Objective: To validate whether serum Neurofilament Light-chain (NfL) levels correlate with disease severity in CADASIL, and to determine whether serum NfL predicts disease progression and survival.
Methods: Fourty-one (pre-) manifest individuals with CADASIL causing NOTCH3 mutations and 22 healthy controls were recruited from CADASIL families. At baseline, MRI-lesion load and clinical severity was determined and serum was stored. Disease progression was measured in 30/41 patients at 7-year follow-up, and survival of all individuals was determined at 17-year follow-up. Serum NfL levels were quantified using an ultra-sensitive molecule array. Generalized estimated equation regression (GEE) was used to analyze association between serum NfL, MRI-lesion load, disease severity, and disease progression. With GEE-based Cox regression, survival was analyzed.

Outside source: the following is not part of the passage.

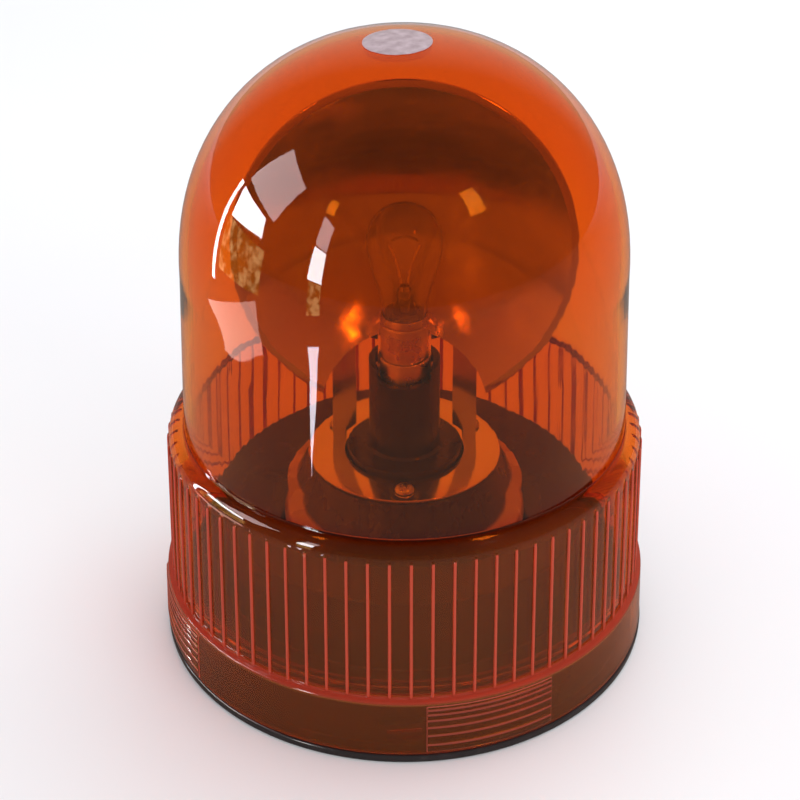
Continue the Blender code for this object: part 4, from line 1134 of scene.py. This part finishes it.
def make_tower():
    """The fixed column with its foot flange, two ears at the top and a bore for the socket."""
    flange, flange_bottom, flange_top = 18.4, 62.0, 65.5
    column, bore, wire_hole = 11.3, 8.7, 3.5
    floor_height, rebate = SOCKET_BOTTOM - 0.3, 89.8
    outline = [
        (column, TOWER_TOP), (column, flange_top + 0.9), (column + 0.8, flange_top),
        (flange, flange_top), (flange, flange_bottom), (column, flange_bottom),
        (column, TOWER_BOTTOM), (wire_hole, TOWER_BOTTOM), (wire_hole, floor_height),
        (bore, floor_height), (bore, rebate), (bore + 0.7, rebate),
        (bore + 0.7, TOWER_TOP),
    ]
    mesh = lathe(rounded(outline, 0.5, 4), 96)
    gap = block_mesh((16.8, 40.0, 12.0), (0.0, 0.0, TOWER_TOP + 0.5), bevel=2.0)
    bores = [cut(rod_mesh(1.6, 26.0, 41.0, polar(7.4, turn).xy, 20)) for turn in (90.0, 270.0)]
    mesh = apply_booleans(mesh, [cut(gap), *bores])
    piece("tower", mesh, "black_gloss_plastic", "base", "lamp_tower")


def make_socket():
    """A thin metal sleeve with the bayonet's entry slots and pockets."""
    outer = (high("lamp_socket", 0) - low("lamp_socket", 0)) / 2
    inner = outer - 0.5
    floor_top = SOCKET_BOTTOM + 0.7
    wire_hole = 3.4
    outline = [
        (outer, SOCKET_TOP), (outer, SOCKET_BOTTOM), (wire_hole, SOCKET_BOTTOM),
        (wire_hole, floor_top), (inner, floor_top), (inner, SOCKET_TOP),
    ]
    mesh = lathe(rounded(outline, 0.2, 3), 96)
    pocket = block_mesh((30.0, 2.6, 4.6), (0.0, 0.0, 92.5), bevel=0.5)
    entry = block_mesh((30.0, 2.6, 9.0), (0.0, 0.0, 94.7), turn=15.0, bevel=0.5)
    mesh = apply_booleans(mesh, [cut(pocket), cut(entry)])
    piece("socket_sleeve", mesh, "nickel_plate", "base", "lamp_socket")


def make_contact_spring():
    """The coil under the lamp's centre contact. The real coil shortens as the lamp is pushed in; this
    one keeps one length.
    """
    bottom, top, radius, wire, turns, per_turn = 72.0, 79.8, 5.6, 0.4, 4.5, 24
    count = int(turns * per_turn)
    points = []
    for i in range(count + 1):
        points.append(polar(radius, 360.0 * i / per_turn, bottom + (top - bottom) * i / count))
    mesh = wire_mesh(points, wire)
    obj = piece("contact_coil", mesh, "zinc_steel", "base", "contact_spring")
    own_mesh(obj)


def make_bulb_cap():
    """The lamp's cap with a shallow groove near its rim and its two bayonet pins."""
    radius, wall, groove = 7.55, 0.45, CAP_TOP - 2.8
    outline = [
        (radius - 0.1, CAP_TOP), (radius, CAP_TOP - 0.6), (radius, groove + 0.6),
        (radius - 0.25, groove), (radius, groove - 0.6), (radius, CAP_BOTTOM + 0.6),
        (radius - 0.6, CAP_BOTTOM), (5.0, CAP_BOTTOM), (5.0, CAP_BOTTOM + 0.5),
        (radius - wall, CAP_BOTTOM + 0.9), (radius - wall - 0.2, groove),
        (radius - wall, CAP_TOP),
    ]
    mesh = lathe(rounded(outline, 0.25, 3), 96)
    sideways = Matrix.Rotation(math.pi / 2, 4, "Y")
    pins = []
    for side in (1, -1):
        pin = rod_mesh(1.0, -0.9, 0.9, segments=24)
        pins.append(join(pin, shifted(side * 8.0, 0.0, 93.5) @ sideways))
    piece("lamp_cap", apply_booleans(mesh, pins), "nickel_plate", "bulb", "bulb_cap")


def make_bulb_glass():
    """A thin blown envelope: round top, long taper, and a neck that goes down into the cap."""
    centre = BULB_TOP - GLASS_RADIUS
    neck, wall = 6.7, 0.6
    taper_radius, taper_bottom, taper_count = neck + 0.3, CAP_TOP + 1.2, 16
    outer = [(0.0, BULB_TOP)]
    outer += arc((0.0, centre), (GLASS_RADIUS, GLASS_RADIUS), 86.0, 0.0, 18)
    for i in range(1, taper_count + 1):
        t = i / taper_count
        blend = (1 + math.cos(math.pi * t)) / 2
        radius = taper_radius + (GLASS_RADIUS - taper_radius) * blend**0.8
        outer.append((radius, centre + (taper_bottom - centre) * t))
    outer += [(neck, CAP_TOP - 0.4), (neck, low("bulb_glass"))]
    inner = [(max(radius - wall, 0.0), height) for radius, height in reversed(outer[1:])]
    inner.append((0.0, BULB_TOP - wall))
    mesh = lathe(outer + inner, 96, closed=False)
    piece("lamp_glass", mesh, "clear_glass", "bulb", "bulb_glass")


def make_bulb_stem():
    """The pressed glass stem in the neck of the bulb."""
    top, bottom = high("bulb_stem"), low("bulb_stem")
    stem = [(0.0, top), (1.4, top - 0.2), (2.1, top - 1.5), (2.3, top - 5.0), (3.4, top - 8.5)]
    stem += [(5.0, bottom + 3.0), (5.6, bottom + 1.6), (5.6, bottom), (0.0, bottom)]
    mesh = lathe(rounded(stem, 0.5, 3, closed=False), 48, closed=False)
    piece("lamp_stem", mesh, "clear_glass", "bulb", "bulb_stem")


def make_filament_post(index):
    """A support wire that rises from the stem and leans outwards."""
    side = (-1.0, 1.0)[index]
    node = f"filament_post_{index + 1}"
    name = f"lamp_post_{index + 1}"
    count, spread = 12, 3.4
    bottom = high("bulb_stem") + 0.3
    rise = high(node) - 0.2 - bottom
    points = []
    for i in range(count + 1):
        points.append((side * (1.2 + spread * (i / count) ** 1.8), 0.0, bottom + rise * i / count))
    piece(name, wire_mesh(points, 0.3), "nickel_plate", "bulb", node)


def make_filament():
    """The arched coil between the supports."""
    turns, per_turn, length, radius, arch = 13, 14, 8.4, 0.45, 1.5
    count = turns * per_turn
    middle = low("filament") + 0.8
    coil = []
    for i in range(count + 1):
        angle = 2 * math.pi * i / per_turn
        along = length * (i / count - 0.5)
        height = middle + arch * (1 - (2 * i / count - 1) ** 2)
        coil.append((along, radius * math.cos(angle), height + radius * math.sin(angle)))
    piece("lamp_coil", wire_mesh(coil, 0.13), "zinc_steel", "bulb", "filament", tungsten)


# -------------------- stage, lights and camera

WINDOW_X = -0.45
ON_FLOOR = 0.002


def softbox(name, size, power, place):
    """A soft square light aimed at the object, in metres, that only lights it."""
    target = Vector((0.0, 0.0, 0.1))
    data = bpy.data.lights.new(name, "AREA")
    data.size = size
    data.energy = power
    obj = new_object(name, data)
    obj.location = place
    obj.rotation_euler = (target - Vector(place)).to_track_quat("-Z", "Y").to_euler()
    obj.visible_camera = False
    obj.visible_glossy = False
    obj.visible_transmission = False


def make_world():
    """Even soft light, a good deal dimmer where it is mirrored or seen through the lens."""
    world = bpy.data.worlds.new("studio")
    bpy.context.scene.world = world
    world.use_nodes = True
    tree = world.node_tree
    direct = tree.nodes["Background"]
    feed(direct.inputs["Color"], (0.93, 0.95, 1.0, 1.0))
    feed(direct.inputs["Strength"], 0.8)
    direction = make_node(tree, "TexCoord").outputs["Generated"]
    behind = make_node(tree, "SeparateXYZ", {"Vector": direction}).outputs["Y"]
    mirrored = map_range(tree, behind, 0.12, 0.7, 0.7, 1.0)
    through_lens = map_range(tree, behind, 0.36, 0.85, -0.45, 0.8)
    path = make_node(tree, "LightPath").outputs
    strength = map_range(tree, path["Is Transmission Ray"], mirrored, through_lens)
    inputs = {"Color": (1.0, 0.90, 0.72, 1.0), "Strength": strength}
    dimmed = make_node(tree, "Background", inputs)
    mixed = mix_shaders(tree, path["Is Glossy Ray"], direct, dimmed)
    feed(tree.nodes["World Output"].inputs["Surface"], mixed)


def card(name, corners, material):
    """A flat card that the camera doesn't see and that lights nothing: only mirrors show it."""
    bm = bmesh.new()
    bm.faces.new([bm.verts.new(corner) for corner in corners])
    obj = finished(name, finish_mesh(bm), material)
    obj.visible_camera = False
    obj.visible_diffuse = False
    obj.visible_transmission = False
    obj.visible_shadow = False
    return obj


def window_card(name, corners, material):
    """An upright card on the left, whose corners are places along Y and up."""
    return card(name, [(WINDOW_X, y, z) for y, z in corners], material)


def floor_card(name, corners, material):
    return card(name, [(x, y, ON_FLOOR) for x, y in corners], material)


def pane(left, right, bottom, top):
    return [(left, bottom), (right, bottom), (right, top), (left, top)]


def make_window_cards():
    """What the left of the lens mirrors: a wide window, a narrow one, and sun on the floor."""
    sky = glow("sky", (0.97, 0.98, 1.0), 22.0)
    blind = glow("blind", (1.0, 0.80, 0.80), 7.0)
    leaves = glow("leaves", (0.85, 0.62, 0.25), 6.0, (0.12, 0.10, 0.02))
    sill = glow("sill", (1.0, 0.66, 0.58), 5.0)
    sunlight = glow("sunlight", (0.96, 0.90, 1.0), 16.0)
    wide_blind = [(0.056, 0.332), (-0.164, 0.306), (-0.21, 0.544), (0.027, 0.587)]
    wide_sky = [(0.04, 0.203), (-0.14, 0.23), (-0.12, 0.295), (0.05, 0.30)]
    wide_sill = [(-0.341, 0.085), (-0.60, -0.19), (-0.273, -0.12), (-0.277, 0.0)]
    sun_patch = [(-0.142, -0.172), (-0.259, -0.272), (-0.243, -0.311)]
    window_card("wide_window_blind", wide_blind, blind)
    window_card("wide_window_sky", wide_sky, sky)
    window_card("wide_window_leaves", pane(-0.17, 0.05, 0.06, 0.20), leaves)
    window_card("wide_window_edge", pane(0.07, 0.088, 0.02, 0.30), sky)
    floor_card("wide_window_sill", wide_sill, sill)
    window_card("narrow_window_blind", pane(-0.56, -0.44, 0.37, 0.55), blind)
    window_card("narrow_window_sky", pane(-0.56, -0.44, 0.19, 0.36), sky)
    window_card("narrow_window_leaves", pane(-0.56, -0.45, 0.03, 0.185), leaves)
    floor_card("sun_on_floor", sun_patch, sunlight)


def make_lamp_glints():
    """Two small lights that show only through the lens, each as a warm glint in the dish."""
    warm = glow("warm_glint", (1.0, 0.92, 0.75), 14.0)
    for name, x, y, z, half, height in (
        ("glint_right", 0.215, -0.227, 0.36, 0.020, 0.12),
        ("glint_left", -0.26, -0.27, 0.40, 0.012, 0.07),
    ):
        slant = math.copysign(half, x)
        near = (x - half, y - slant)
        far = (x + half, y + slant)
        corners = [(*near, z), (*far, z), (*far, z + height), (*near, z + height)]
        glint = card(name, corners, warm)
        glint.visible_glossy = False
        glint.visible_transmission = True


def make_stage():
    bm = bmesh.new()
    bmesh.ops.create_grid(bm, x_segments=8, y_segments=8, size=4.0)
    finished("floor", finish_mesh(bm), pale_floor)
    make_world()
    softbox("top_softbox", 1.2, 12.0, (0.3, 0.5, 1.5))
    softbox("front_softbox", 0.7, 3.0, (0.9, -0.9, 0.8))
    make_window_cards()
    make_lamp_glints()


def make_camera():
    """An 81 mm lens, 32 degrees above level, aimed two fifths of the way up the light."""
    height = CAD_BOX[1][2] - CAD_BOX[0][2]
    aim = Vector((0.0, 0.0, 0.4 * height))
    elevation = math.radians(32.17)
    distance = 2.85 * height
    data = bpy.data.cameras.new("camera")
    data.lens = 81.0
    data.shift_x = -0.0056
    camera = new_object("camera", data)
    camera.location = aim + Vector((0.0, -math.cos(elevation), math.sin(elevation))) * distance
    camera.rotation_euler = (math.pi / 2 - elevation, 0.0, 0.0)
    bpy.context.scene.camera = camera
    bpy.context.scene.view_settings.view_transform = "Standard"


# -------------------- the scene

dress_frame()
make_base()
make_seal()
make_lens()
make_sticker()
make_turntable()
make_reflector()
for number in range(3):
    make_screw(number)
make_tower()
make_socket()
make_contact_spring()
make_bulb_cap()
make_bulb_glass()
make_bulb_stem()
for number in range(2):
    make_filament_post(number)
make_filament()
make_stage()
make_camera()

Results: At baseline, serum NfL levels correlated with MRI-lesion load [lacune count (s = 0.64, P = 0.002), brain atrophy (r = -0.50, P = 0.001), and microbleed count (s = 0.48, P = 0.044)], cognition [CAMCOG (s = -0.45, P = 0.010), MMSE (r = -0.61, P = 0.003), GIT (r = -0.61, P < 0.001), TMT-A (r = 0.70, P < 0.001)) and disability (mRS (r = 0.70, P = 0.002)]. Baseline serum NfL predicted 7-year changes in disability (B = 0.34, P < 0.001) and cognition (CAMCOG B = -4.94, P = 0.032), as well as 17-year survival. Higher NfL levels were associated with increased mortality (HR=1.8 per twofold increase in NfL levels, P = 0.006).
Interpretation: Serum NfL levels correlate with disease severity, disease progression and 17-year survival in CADASIL patients. Serum NfL is a promising biomarker to monitor and predict disease course in CADASIL, as well as potentially assessing therapeutic response in future clinical trials.